§ SHORT PROBLEM
Scan the data below for the string "each". Show every line where it turns up.
— START OF INFORMATION SHOWN —
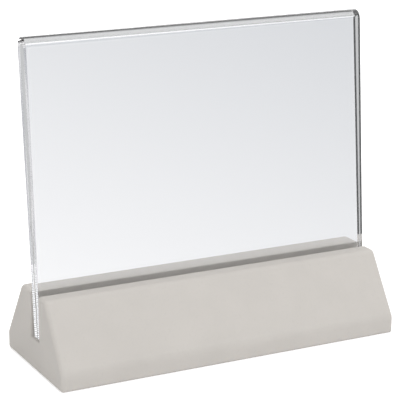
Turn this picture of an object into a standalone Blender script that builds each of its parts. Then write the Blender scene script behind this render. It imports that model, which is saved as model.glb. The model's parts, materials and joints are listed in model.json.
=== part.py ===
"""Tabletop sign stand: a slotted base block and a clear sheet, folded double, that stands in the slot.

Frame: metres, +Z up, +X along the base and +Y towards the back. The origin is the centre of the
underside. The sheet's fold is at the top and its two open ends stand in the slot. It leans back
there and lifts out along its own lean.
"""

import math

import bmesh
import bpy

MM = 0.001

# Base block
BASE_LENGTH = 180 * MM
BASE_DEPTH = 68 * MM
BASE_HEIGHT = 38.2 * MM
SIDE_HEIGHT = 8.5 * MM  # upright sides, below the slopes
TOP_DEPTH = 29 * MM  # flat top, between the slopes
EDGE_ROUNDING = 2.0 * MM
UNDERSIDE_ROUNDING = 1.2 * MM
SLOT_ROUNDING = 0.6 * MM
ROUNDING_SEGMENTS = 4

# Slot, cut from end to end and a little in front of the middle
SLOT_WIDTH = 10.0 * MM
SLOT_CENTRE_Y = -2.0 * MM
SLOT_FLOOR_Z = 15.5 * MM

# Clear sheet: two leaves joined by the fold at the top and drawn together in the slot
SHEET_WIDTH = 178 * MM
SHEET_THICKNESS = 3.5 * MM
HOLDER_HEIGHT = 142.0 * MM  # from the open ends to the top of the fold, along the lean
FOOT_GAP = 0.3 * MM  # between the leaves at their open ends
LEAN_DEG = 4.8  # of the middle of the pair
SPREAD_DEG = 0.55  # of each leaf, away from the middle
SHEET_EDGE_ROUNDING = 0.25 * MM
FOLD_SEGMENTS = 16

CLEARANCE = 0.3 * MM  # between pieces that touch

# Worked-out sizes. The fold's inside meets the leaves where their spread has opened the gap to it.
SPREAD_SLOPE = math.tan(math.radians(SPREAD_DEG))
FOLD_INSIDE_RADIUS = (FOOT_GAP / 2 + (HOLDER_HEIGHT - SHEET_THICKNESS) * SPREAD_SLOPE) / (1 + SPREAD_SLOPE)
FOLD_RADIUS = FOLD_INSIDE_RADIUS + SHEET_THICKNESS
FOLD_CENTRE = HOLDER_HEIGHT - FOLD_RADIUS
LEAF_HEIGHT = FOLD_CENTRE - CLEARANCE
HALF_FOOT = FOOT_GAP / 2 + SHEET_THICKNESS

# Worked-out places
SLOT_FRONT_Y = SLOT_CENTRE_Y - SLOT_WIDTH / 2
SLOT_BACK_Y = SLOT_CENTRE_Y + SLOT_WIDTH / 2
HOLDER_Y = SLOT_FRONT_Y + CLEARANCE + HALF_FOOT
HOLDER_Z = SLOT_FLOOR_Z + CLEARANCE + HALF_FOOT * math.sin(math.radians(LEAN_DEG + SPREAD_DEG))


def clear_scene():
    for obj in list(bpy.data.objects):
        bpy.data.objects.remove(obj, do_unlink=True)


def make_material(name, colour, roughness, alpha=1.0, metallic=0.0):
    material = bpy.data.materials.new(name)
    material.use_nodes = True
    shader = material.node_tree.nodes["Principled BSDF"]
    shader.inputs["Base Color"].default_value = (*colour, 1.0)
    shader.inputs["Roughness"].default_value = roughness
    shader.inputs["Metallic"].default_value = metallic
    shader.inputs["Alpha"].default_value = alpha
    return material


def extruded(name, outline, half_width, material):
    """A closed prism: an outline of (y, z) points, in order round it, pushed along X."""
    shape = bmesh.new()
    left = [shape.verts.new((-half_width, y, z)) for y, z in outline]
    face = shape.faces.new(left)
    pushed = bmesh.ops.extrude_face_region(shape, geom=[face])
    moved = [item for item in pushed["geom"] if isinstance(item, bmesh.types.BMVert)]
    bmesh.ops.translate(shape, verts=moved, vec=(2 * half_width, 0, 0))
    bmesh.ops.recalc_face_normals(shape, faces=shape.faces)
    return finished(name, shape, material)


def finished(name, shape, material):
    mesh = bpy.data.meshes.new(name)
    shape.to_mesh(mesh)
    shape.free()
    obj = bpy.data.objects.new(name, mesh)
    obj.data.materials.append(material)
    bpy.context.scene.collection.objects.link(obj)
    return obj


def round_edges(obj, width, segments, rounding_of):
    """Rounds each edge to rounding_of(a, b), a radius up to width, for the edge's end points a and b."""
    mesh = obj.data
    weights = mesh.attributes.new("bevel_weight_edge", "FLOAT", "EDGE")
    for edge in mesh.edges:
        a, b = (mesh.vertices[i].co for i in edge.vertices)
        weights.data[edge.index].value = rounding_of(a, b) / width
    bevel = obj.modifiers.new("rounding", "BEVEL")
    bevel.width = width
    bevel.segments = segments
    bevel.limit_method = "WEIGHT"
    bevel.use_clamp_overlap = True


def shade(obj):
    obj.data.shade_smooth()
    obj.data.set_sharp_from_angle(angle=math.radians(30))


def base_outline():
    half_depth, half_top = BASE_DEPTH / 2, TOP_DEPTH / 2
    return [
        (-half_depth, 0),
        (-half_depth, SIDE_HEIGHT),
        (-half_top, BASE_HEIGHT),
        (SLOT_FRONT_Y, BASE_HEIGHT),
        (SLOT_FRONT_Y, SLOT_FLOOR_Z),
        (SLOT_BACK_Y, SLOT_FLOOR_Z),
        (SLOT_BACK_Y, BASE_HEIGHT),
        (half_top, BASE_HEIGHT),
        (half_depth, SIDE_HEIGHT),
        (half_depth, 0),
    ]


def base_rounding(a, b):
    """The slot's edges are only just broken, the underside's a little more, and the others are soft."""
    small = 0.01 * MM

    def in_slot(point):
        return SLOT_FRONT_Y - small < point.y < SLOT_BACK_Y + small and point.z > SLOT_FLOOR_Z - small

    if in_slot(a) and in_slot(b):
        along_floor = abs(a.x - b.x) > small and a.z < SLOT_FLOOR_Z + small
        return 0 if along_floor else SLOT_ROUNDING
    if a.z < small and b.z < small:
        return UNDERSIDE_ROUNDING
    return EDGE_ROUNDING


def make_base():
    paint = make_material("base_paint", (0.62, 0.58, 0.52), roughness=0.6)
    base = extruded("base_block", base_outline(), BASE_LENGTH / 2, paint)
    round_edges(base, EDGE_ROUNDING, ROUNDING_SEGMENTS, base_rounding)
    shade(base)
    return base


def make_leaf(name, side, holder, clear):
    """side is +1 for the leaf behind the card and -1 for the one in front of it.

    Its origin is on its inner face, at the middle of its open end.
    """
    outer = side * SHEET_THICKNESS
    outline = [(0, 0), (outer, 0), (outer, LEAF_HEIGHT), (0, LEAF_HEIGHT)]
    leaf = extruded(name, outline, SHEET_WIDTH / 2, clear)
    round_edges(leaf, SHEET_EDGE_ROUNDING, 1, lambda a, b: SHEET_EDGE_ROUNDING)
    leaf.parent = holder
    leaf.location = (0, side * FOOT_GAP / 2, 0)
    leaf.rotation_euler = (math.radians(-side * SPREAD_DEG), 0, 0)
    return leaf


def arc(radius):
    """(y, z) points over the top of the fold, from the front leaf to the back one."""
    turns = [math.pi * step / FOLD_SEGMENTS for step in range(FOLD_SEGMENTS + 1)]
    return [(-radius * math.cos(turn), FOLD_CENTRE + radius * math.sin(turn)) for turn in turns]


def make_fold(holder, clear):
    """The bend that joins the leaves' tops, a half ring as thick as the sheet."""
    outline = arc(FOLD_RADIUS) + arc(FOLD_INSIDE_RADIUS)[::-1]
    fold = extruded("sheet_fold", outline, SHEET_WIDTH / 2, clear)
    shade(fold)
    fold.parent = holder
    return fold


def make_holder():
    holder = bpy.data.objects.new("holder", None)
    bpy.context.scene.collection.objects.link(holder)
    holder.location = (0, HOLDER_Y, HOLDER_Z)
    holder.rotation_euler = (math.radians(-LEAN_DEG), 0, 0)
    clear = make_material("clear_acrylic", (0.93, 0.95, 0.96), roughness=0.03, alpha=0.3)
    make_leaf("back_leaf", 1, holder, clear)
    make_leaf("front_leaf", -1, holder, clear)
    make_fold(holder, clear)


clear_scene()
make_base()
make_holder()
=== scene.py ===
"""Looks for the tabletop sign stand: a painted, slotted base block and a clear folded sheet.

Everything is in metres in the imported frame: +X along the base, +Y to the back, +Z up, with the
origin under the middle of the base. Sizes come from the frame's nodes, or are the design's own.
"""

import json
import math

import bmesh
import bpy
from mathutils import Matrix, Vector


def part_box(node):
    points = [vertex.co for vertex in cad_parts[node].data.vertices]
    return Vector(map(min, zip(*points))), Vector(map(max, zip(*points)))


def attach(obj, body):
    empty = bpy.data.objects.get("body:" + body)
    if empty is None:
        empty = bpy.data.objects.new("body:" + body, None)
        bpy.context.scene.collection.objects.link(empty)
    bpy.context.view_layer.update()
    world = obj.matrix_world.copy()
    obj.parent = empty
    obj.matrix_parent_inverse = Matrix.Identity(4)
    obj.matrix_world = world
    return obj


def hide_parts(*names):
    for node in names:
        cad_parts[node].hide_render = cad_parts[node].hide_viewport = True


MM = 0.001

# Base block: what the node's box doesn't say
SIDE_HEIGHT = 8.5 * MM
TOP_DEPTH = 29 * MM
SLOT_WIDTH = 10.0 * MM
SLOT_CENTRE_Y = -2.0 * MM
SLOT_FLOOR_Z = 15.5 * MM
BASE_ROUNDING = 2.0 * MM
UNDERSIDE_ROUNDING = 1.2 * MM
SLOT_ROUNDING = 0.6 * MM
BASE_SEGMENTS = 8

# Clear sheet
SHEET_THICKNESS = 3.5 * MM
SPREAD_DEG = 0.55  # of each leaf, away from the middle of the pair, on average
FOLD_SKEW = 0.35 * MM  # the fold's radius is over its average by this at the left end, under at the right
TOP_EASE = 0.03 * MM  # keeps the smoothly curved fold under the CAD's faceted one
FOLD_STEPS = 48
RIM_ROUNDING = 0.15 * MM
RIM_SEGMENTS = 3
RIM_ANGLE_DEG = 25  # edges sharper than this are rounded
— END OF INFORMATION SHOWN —
§ THE RESULT
Turn this picture of an object into a standalone Blender script that builds each of its parts. Then write the Blender scene script behind this render. It imports that model, which is saved as model.glb. The model's parts, materials and joints are listed in model.json.
SPREAD_DEG = 0.55  # of each leaf, away from the middle
    """Rounds each edge to rounding_of(a, b), a radius up to width, for the edge's end points a and b."""
SPREAD_DEG = 0.55  # of each leaf, away from the middle of the pair, on average